With four runs in the 11th off a pair of Alabama relievers, USC put away a game that seemed as if it might never end. Two runs scored on a wild pitch and bases-loaded walk, and Justin Dalles delivered the last two with a double to left.

“It was a must-win,” said USC shortstop Bobby Haney, who started the winning rally with a double to left. “We wanted to get our sleep and play later. We played our butts off at the end and came out a winner.”

Alex Farotto (2-0) picked up the win in relief for the Gamecocks, who also got 2 2/3 scoreless relief innings from Parker Bangs.

“We just hung in there. We had some opportunities. They had some opportunities. We were fortunate to win,” Tanner said.

The players were drained but thrilled.

“It’s huge,” Bangs said. “We wanted to come down here and try to win. This puts us in the picture for the rest of the weekend.”

The game had a little bit of everything, including the ejection of Alabama coach Jim Wells in the 10th inning when he argued a call that did not allow Brandon May to take his base on what appeared to be a hit-by-pitch.

Matthews spotted the Gamecocks to a 5-4 lead in the sixth when he launched a three-run blast to left-center off junior left-hander Del Howell that ended the Alabama starter’s night. Jackie Bradley and Andrew Crisp singled in front of Matthews to set up the go-ahead rally.

“Hopefully, this win will give us a bunch of momentum,” said Matthews, who took over in left for the game in place of DeAngelo Mack, relegated to designated hitter because of shin splints.

But the Gamecocks could not hold that lead despite solid pitching from starter Blake Cooper, who recovered from a rough first inning when he allowed three runs. Alabama outfielder Kent Matthes crushed a mammoth home run off Cooper in the seventh that easily cleared the deep center-field fence.

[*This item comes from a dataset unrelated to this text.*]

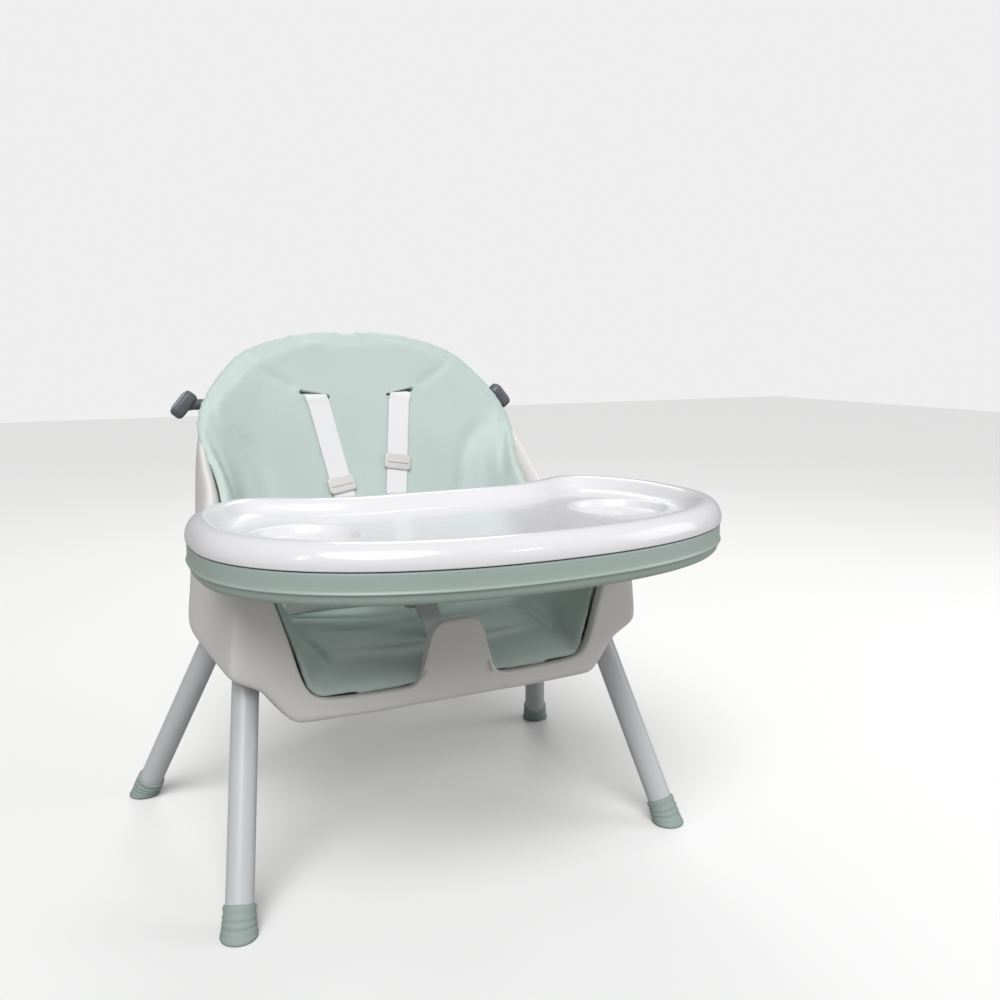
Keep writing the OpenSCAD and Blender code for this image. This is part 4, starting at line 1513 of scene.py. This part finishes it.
FLOOR_HALF = 6000
FLOOR_TONE = (0.86, 0.86, 0.855, 1)
SUN_STRENGTH, SUN_WIDTH, SUN_WAY = 2.75, 40, (0.9, 1.7, -2.1)
FLOOR_BOUNCE = (0.40, 0.395, 0.385, 1)
ROOM_LIGHT = 0.25
BACKDROP_LIGHT = 0.86


def floor_material():
    """Matt pale floor that throws little light back up, as a dull one does."""
    ground = bpy.data.materials.new("Pale floor")
    ground.use_nodes = True
    w = Wires(ground.node_tree)
    shader = ground.node_tree.nodes["Principled BSDF"]
    seen = w.node("ShaderNodeLightPath").outputs["Is Camera Ray"]
    w.link(w.blend(seen, FLOOR_BOUNCE, FLOOR_TONE), shader.inputs["Base Color"])
    shader.inputs["Roughness"].default_value = 0.95
    return ground


def studio_world():
    """Even room light, with a paler backdrop where nothing stands."""
    world = bpy.data.worlds.new("Studio")
    world.use_nodes = True
    w = Wires(world.node_tree)
    seen = w.node("ShaderNodeLightPath").outputs["Is Camera Ray"]
    background = world.node_tree.nodes["Background"]
    w.link(w.spread(seen, 0, 1, ROOM_LIGHT, BACKDROP_LIGHT), background.inputs["Strength"])
    background.inputs["Color"].default_value = (1, 1, 1, 1)
    return world


class HIGHCHAIR_OT_stage(bpy.types.Operator):
    """Pale floor, soft studio light and the camera"""
    bl_idname = "highchair.stage"
    bl_label = "Stage"

    def execute(self, context):
        scene = context.scene
        scene.view_settings.view_transform = "Standard"
        floor = add_mesh("floor", [(x * FLOOR_HALF, y * FLOOR_HALF, 0) for x, y in
                                   ((-1, -1), (1, -1), (1, 1), (-1, 1))], [[0, 1, 2, 3]])
        floor.data.materials.append(floor_material())
        scene.world = studio_world()
        middle = (0, 0, 0.3)
        sun = bpy.data.lights.new("daylight", "SUN")
        sun.energy, sun.angle = SUN_STRENGTH, math.radians(SUN_WIDTH)
        lamp = bpy.data.objects.new("daylight", sun)
        scene.collection.objects.link(lamp)
        lamp.rotation_euler = Vector(SUN_WAY).to_track_quat("-Z", "Y").to_euler()
        area_light("back", (0.6, 1.3, 1.9), middle, (0.8, 1.1), 8)
        area_light("side", (1.9, -0.9, 1.0), middle, (1.2, 1.2), 11)
        area_light("left strip", (-1.5, -0.9, 1.15), middle, (0.10, 0.42), 1.6)
        area_light("right strip", (0.75, -1.9, 1.3), middle, (0.36, 0.10), 1.4)
        data = bpy.data.cameras.new("camera")
        data.lens = CAMERA_LENS
        data.sensor_width = 36
        data.clip_start = 0.01
        camera = bpy.data.objects.new("camera", data)
        scene.collection.objects.link(camera)
        camera.location = CAMERA_PLACE
        camera.rotation_euler = (math.radians(90 - CAMERA_DROP), 0, math.radians(CAMERA_YAW))
        scene.camera = camera
        return {"FINISHED"}


# ---- panel and registration --------------------------------------------------------

OPERATORS = (
    HIGHCHAIR_OT_stage, HIGHCHAIR_OT_tray, HIGHCHAIR_OT_casing, HIGHCHAIR_OT_seat_shell,
    HIGHCHAIR_OT_cushions, HIGHCHAIR_OT_legs, HIGHCHAIR_OT_harness, HIGHCHAIR_OT_pegs,
)


class HIGHCHAIR_PT_panel(bpy.types.Panel):
    """Sizes, colours and the build steps of the high chair"""
    bl_idname = "HIGHCHAIR_PT_panel"
    bl_label = "High Chair"
    bl_space_type = "VIEW_3D"
    bl_region_type = "UI"
    bl_category = "High Chair"

    def draw(self, context):
        for group in (context.scene.chair_sizes, context.scene.chair_colours):
            box = self.layout.box()
            for key in group.__annotations__:
                box.prop(group, key)
        for operator in OPERATORS:
            self.layout.operator(operator.bl_idname)


CLASSES = (ChairSizes, ChairColours, *OPERATORS, HIGHCHAIR_PT_panel)


def register():
    for cls in CLASSES:
        bpy.utils.register_class(cls)
    bpy.types.Scene.chair_sizes = PointerProperty(type=ChairSizes)
    bpy.types.Scene.chair_colours = PointerProperty(type=ChairColours)


def unregister():
    del bpy.types.Scene.chair_colours
    del bpy.types.Scene.chair_sizes
    for cls in reversed(CLASSES):
        bpy.utils.unregister_class(cls)


def main():
    register()
    for operator in OPERATORS:
        group, name = operator.bl_idname.split(".")
        getattr(getattr(bpy.ops, group), name)()


if __name__ == "__main__":
    main()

It was his league-leading 28th homer of the season, and it tied the game at 5.

“I just wanted to keep going,” Cooper said. “I was able to settle in, and we fought back.”

The Tide tacked on a run to go up 4-0 in the fourth. Alex Kubal led off with a double to left and moved to third on a flyout. Josh Rutledge’s groundout to short scored Kubal.

The Gamecocks cut the lead to 4-2 with a pair of runs off Howell in the fifth. After surrendering a leadoff walk, Howell nearly pitched around it before allowing a two-out double to Whit Merrifield to put runners at second and third. Mack made him pay by delivering a two-run single to center. The hit extended Mack’s hitting streak to 18 games.

Alabama jumped out to a 3-0 lead off Cooper in the first inning on four consecutive hits – including two slow rollers that did not leave the infield – and a sacrifice fly. The first two runs came home on May’s double over right-fielder Bradley’s head. Jake Smith’s deep fly to center plated the third run.

Cooper also ran into trouble in the second inning when he hit two batters and intentionally walked Matthes to load the bases, but he struck out May to escape the jam.

USC did not get its first hit off Howell until the third inning, a Scott Wingo single that moved Haney, who had walked with one out, to third base. Howell worked out of the situation by striking out Merrifield and Mack.